Some of the key goals announced by the European Commission as underlying the energy and environmental policies for 2020 to 2030 are:
- The goal of reducing greenhouse gases (GHGs) emissions by 40% in 2030, compared to the level of emissions in 1990;
- A target for the whole European Union to have a minimum of 27% of their energy consumption coming from renewable sources in 2030, without national targets for each Member State;
- No new mandatory target for the use of biofuels in transportation after 2020.
- No new mandatory target for efficiency after 2020.
- No target for reducing the carbon intensity of transportation fuels via the Fuel Quality Directive (FQD) after 2020. The previously established FQD guidelines called for a 6% reduction in the carbon intensity of transportation fuels to be achieved by 2020.

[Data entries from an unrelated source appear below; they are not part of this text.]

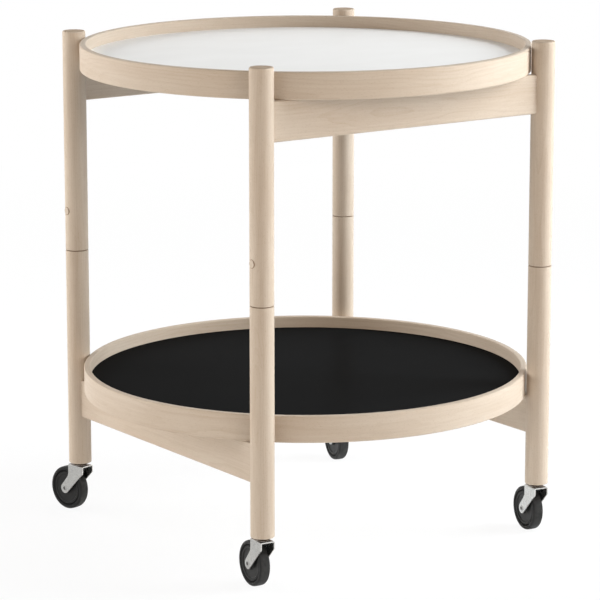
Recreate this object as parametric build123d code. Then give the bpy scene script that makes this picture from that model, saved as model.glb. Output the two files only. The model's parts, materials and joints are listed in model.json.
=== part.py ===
from build123d import *
from math import acos, atan2, cos, degrees, hypot, sin
import os

# Serving trolley: four round legs on castors, four beams and two loose round trays.
# Millimetres, +Z up, origin on the floor under the middle of the trolley. -Y is the front.

# Overall layout
TRAY_DIAMETER = 600.0
LEG_SPACING = 448.0
CASTOR_HEIGHT = 70.0
LEG_TOP = 670.0

# Legs
LEG_DIAMETER = 31.0
SEAM_HEIGHT = 370.0
SEAM_GAP = 0.9
LEG_TOP_ROUND = 2.0
LEG_SEAM_ROUND = 0.7
LEG_FOOT_ROUND = 1.3

# Beams between the legs
BEAM_HEIGHT = 52.0
BEAM_THICKNESS = 11.0
BEAM_EDGE_ROUND = 2.5
LOWER_BEAM_BOTTOM = 137.2
UPPER_BEAM_BOTTOM = 574.8
DOWEL_DIAMETER = 6.0
DOWEL_PITCH = 26.0
DOWEL_IN_LEG = 10.0
DOWEL_IN_BEAM = 20.0

# Pin, washer and plug at the seam of each leg
PIN_DIAMETER = 10.0
PIN_REACH = 70.0
PIN_CHAMFER = 0.8
PIN_GROOVE_DEPTH = 1.0
PIN_GROOVE_WIDTH = 11.5
SEAM_WASHER_DIAMETER = 27.0
PLUG_DIAMETER = 10.0
PLUG_PROUD = 0.3
PLUG_EDGE_ROUND = 0.3
PLUG_ABOVE_SEAM = 54.7

# Trays
RIM_HEIGHT = 35.0
RIM_WALL = 8.5
RIM_EDGE_ROUND = 1.6
GROOVE_DEPTH = 3.0
CORE_THICKNESS = 1.8
LAMINATE_THICKNESS = 0.6
LAMINATE_CLEARANCE = 0.2

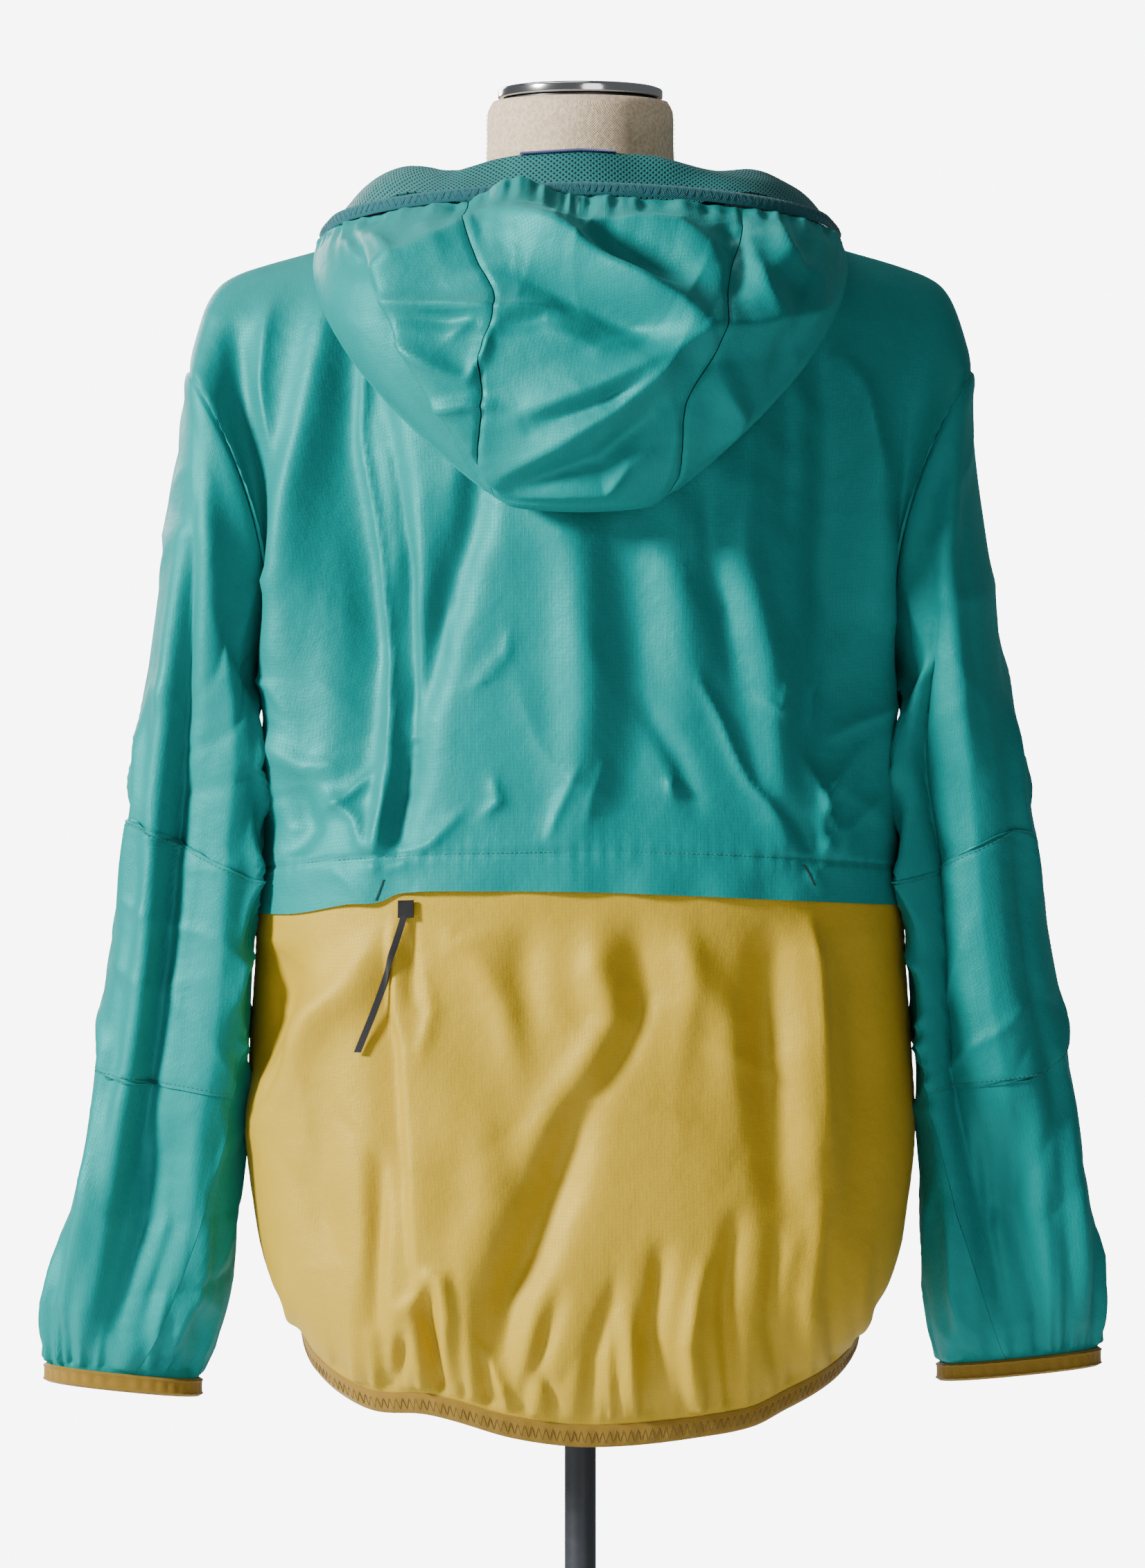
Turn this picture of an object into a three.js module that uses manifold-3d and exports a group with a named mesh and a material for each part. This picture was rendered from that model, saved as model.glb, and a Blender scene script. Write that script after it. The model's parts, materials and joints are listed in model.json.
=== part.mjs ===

The discontinuation of the current 10% target of renewable energy in transport and 6% decarbonisation target for fuels (FQD) represents a major change of direction in comparison with policy in place.

“Despite the disappointment with the Commission’s announcement, Unica will continue its efforts regarding long-term environmental goals in the European Union,” Unica CEO Elizabeth Farina said. “We are going to focus on, primarily, the reduction of greenhouse gas emissions and the use of advanced biofuels, such as ethanol produced from sugarcane, in substitution of fossil fuels.”

The letter from Unica, which reinforces the points highlighted by Farina, ends with a direct appeal for the adoption of a target for advanced biofuels, which will bring security to investors and, consequently, promote the production at scale of these biofuels and help to further reduce transport emissions in the EU.

Read below the full text published:


The European Commission is Throwing in the Towel to Decarbonize Transport
01/23/2014
European Voice

Dear Sir:

I read with great interest your recent coverage on the European Commission’s Communication on 2030 targets (9-15 January 2014 edition).

It is worth underscoring that the Commission is providing a most unfortunate kick-off to an important discussion on long term environmental issues that ultimately impact the health and well-being of all Europeans and those beyond.

Take transport and decarbonization. This Commission is irresponsibly throwing in the towel on European decarbonization efforts in transport by not having the courage to set any kind of longer term target for sustainable biofuels.

This is bizarre given that carbon emissions in transport -- from passenger vehicles to lorries -- are still one of the fastest growing components of overall greenhouse gas emissions. And biofuels, those that are responsibly produced and achieve substantially environmentally superior results compared to fossil fuel, are still the only real solution we have to reduce transport pollution.

How else does this Commission imagine reducing transport emissions? The hallways of the Commission may echo with the solution of electric vehicles. But, as produced and charged today, EVs are carbon intensive because they rely on coal and other fossil-fuel based electricity to be charged.

In shrinking in the face of Europe’s lop-sided and unhealthy debate around biofuels, this Commission is failing to give the needed support to those sustainable biofuels, such as Brazilian sugarcane-based ethanol, that can achieve high greenhouse gas emission reductions compared to fossil fuel and that have been proven time and again to have minimal direct and indirect environmental impacts.

Investors are unlikely to risk their money to develop new generations of sustainable biofuels without reasonable and binding EU public policy targets, which can help mitigate the high-risk and high-cost process of producing advanced biofuels at scale.

In this year of great EU institutional change, let’s hope the new policy actors who arrive in Brussels later this year will have the foresight and fortitude to address Europe’s great decarbonization in transport problems. This means, in part, creating a binding target for advanced biofuels that will lead both to greater volumes of such biofuels being produced and fewer vehicle emissions in Europe.